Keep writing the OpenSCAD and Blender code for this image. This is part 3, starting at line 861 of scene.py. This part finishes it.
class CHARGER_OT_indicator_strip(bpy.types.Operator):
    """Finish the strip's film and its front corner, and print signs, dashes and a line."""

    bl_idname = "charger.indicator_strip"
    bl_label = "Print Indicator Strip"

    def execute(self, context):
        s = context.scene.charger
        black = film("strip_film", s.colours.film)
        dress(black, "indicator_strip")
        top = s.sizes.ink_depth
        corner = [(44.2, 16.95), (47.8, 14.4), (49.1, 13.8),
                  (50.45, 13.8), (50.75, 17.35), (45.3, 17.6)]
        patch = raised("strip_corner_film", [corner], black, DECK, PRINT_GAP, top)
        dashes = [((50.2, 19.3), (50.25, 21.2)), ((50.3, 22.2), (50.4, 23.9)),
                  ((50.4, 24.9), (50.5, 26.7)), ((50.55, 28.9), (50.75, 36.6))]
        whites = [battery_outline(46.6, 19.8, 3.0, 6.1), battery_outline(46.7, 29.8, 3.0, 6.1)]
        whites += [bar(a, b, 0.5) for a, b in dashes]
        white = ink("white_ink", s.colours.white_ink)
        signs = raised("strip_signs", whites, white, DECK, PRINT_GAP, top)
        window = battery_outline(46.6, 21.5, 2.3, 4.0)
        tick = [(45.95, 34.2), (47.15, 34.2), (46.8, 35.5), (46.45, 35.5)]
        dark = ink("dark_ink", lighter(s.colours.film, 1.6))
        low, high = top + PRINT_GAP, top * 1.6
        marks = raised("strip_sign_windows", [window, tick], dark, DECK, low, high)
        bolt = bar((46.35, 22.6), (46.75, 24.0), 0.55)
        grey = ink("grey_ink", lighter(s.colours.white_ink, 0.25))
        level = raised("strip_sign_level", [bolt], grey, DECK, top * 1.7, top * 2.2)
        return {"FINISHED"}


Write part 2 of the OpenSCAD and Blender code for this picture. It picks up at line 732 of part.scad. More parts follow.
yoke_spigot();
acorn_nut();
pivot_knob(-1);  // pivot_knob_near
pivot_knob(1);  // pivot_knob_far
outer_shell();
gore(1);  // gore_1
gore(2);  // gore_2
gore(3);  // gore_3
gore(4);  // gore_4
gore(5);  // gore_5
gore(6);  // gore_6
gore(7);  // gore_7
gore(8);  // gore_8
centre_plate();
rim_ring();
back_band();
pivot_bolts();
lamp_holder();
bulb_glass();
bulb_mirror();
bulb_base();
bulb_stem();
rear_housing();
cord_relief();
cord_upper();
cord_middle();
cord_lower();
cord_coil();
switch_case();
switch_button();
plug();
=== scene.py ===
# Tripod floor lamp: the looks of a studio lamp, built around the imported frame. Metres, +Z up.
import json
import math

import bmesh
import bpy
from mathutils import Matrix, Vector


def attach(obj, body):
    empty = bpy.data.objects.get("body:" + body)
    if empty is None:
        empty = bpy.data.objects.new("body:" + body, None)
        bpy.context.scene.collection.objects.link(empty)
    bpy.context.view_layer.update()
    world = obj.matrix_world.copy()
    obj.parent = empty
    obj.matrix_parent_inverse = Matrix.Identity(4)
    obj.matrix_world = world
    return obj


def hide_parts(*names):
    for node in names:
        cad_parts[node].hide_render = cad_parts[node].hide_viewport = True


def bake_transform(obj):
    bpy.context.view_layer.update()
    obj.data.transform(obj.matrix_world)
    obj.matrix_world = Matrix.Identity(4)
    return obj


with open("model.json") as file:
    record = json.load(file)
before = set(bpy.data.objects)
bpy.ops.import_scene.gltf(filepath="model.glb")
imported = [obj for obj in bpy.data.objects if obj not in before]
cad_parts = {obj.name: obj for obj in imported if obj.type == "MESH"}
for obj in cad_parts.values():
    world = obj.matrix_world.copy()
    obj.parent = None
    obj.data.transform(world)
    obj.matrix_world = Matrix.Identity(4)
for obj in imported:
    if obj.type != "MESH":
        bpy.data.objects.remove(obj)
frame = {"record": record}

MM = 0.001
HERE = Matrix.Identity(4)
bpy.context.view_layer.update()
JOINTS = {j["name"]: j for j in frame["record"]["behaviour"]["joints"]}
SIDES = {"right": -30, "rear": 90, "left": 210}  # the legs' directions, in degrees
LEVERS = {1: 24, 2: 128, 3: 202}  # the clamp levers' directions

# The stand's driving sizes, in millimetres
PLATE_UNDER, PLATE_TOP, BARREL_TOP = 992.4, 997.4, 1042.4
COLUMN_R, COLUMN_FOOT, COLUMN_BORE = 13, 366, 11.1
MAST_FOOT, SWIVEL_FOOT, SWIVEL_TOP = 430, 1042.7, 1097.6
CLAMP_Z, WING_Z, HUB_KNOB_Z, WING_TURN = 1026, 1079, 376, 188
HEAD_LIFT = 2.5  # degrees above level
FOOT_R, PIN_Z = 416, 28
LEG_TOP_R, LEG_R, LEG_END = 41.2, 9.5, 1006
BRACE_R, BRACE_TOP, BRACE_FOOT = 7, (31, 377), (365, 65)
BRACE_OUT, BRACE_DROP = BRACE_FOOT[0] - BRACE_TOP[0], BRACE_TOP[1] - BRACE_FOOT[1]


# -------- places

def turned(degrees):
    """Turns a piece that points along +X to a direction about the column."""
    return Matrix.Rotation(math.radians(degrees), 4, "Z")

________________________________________

(What to produce): Repeat word for word the lines from the line with "Write part 2" to the line with "obj.matrix_parent_inverse = Matrix.Identity(4)", both lines included.

(Finished exercise):
Write part 2 of the OpenSCAD and Blender code for this picture. It picks up at line 732 of part.scad. More parts follow.
yoke_spigot();
acorn_nut();
pivot_knob(-1);  // pivot_knob_near
pivot_knob(1);  // pivot_knob_far
outer_shell();
gore(1);  // gore_1
gore(2);  // gore_2
gore(3);  // gore_3
gore(4);  // gore_4
gore(5);  // gore_5
gore(6);  // gore_6
gore(7);  // gore_7
gore(8);  // gore_8
centre_plate();
rim_ring();
back_band();
pivot_bolts();
lamp_holder();
bulb_glass();
bulb_mirror();
bulb_base();
bulb_stem();
rear_housing();
cord_relief();
cord_upper();
cord_middle();
cord_lower();
cord_coil();
switch_case();
switch_button();
plug();
=== scene.py ===
# Tripod floor lamp: the looks of a studio lamp, built around the imported frame. Metres, +Z up.
import json
import math

import bmesh
import bpy
from mathutils import Matrix, Vector


def attach(obj, body):
    empty = bpy.data.objects.get("body:" + body)
    if empty is None:
        empty = bpy.data.objects.new("body:" + body, None)
        bpy.context.scene.collection.objects.link(empty)
    bpy.context.view_layer.update()
    world = obj.matrix_world.copy()
    obj.parent = empty
    obj.matrix_parent_inverse = Matrix.Identity(4)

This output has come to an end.